Above also has its effect on us.  In the wake of having been above is a profound assurance of “I am beloved by God, a beloved member of the family of God” and that has the profound effect of castrating the sense of shame we all live with.  In the wake of having been above, we can have a profound sense of contentment, joy, and gratitude.  We can also feel the need to go seek forgiveness and make amends with those we’ve hurt and find the strength to do that humbling work.  Above leaves us with hope, the sure knowing that God is acting for us particularly in the most painful situations of life.  Above leaves us with a profound sense of loyalty to Jesus.  That is what faith is.  Carrying through on that loyalty no matter the cost is what love for him is.

So, Paul says “Set your minds on things that are above.”  But, he did not mean mesmerize yourself with pearly gates and such.  Here in Colossians he actually gives us a list of things to set our minds on: compassion, kindness, meekness, humility, patience, bearing with one another, and forgiving.  Being grateful and singing the praise of God to ourselves.  Getting into conversations with one another about Scriptures that have spoken to us.  Holding each other accountable.  Letting peace dictate our relationships with others.  Doing everything in the name of Jesus who is our Lord.  Rule of thumb: if we think Jesus wouldn’t do it or say it, neither should we.  Sometimes it’s hard to make that call, so we need to shut up and listen to that person in front of us and listen for the Word from above.

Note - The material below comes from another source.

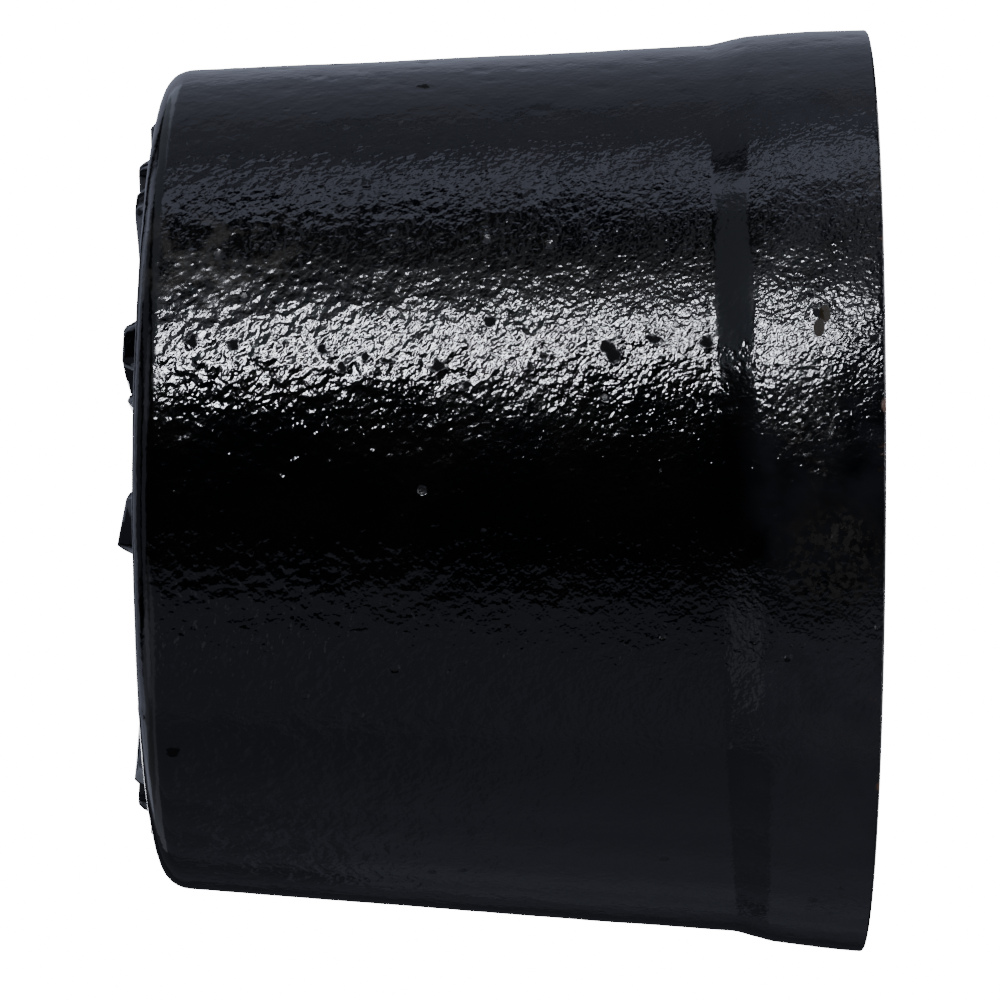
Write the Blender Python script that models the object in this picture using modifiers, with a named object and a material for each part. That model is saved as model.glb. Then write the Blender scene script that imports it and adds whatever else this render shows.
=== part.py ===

Winding down, people will say there is no evidence for the resurrection of Jesus.  Well, to be technical about that there is more evidence in “the historical record” for the life, death, and resurrection of Jesus than there is for other such great historical figures from that time like Socrates and Julius Caesar.  But, let’s not play that game.  There is evidence right now.  It is the noticeable changes that happen in those who seek the things that are above, where he is.  It is in the healings and other miracles that happen in his name when we pray.  Frankly, we each are the evidence that he lives and will come again.  Seek the things above and live this new life he’s given you.  Amen.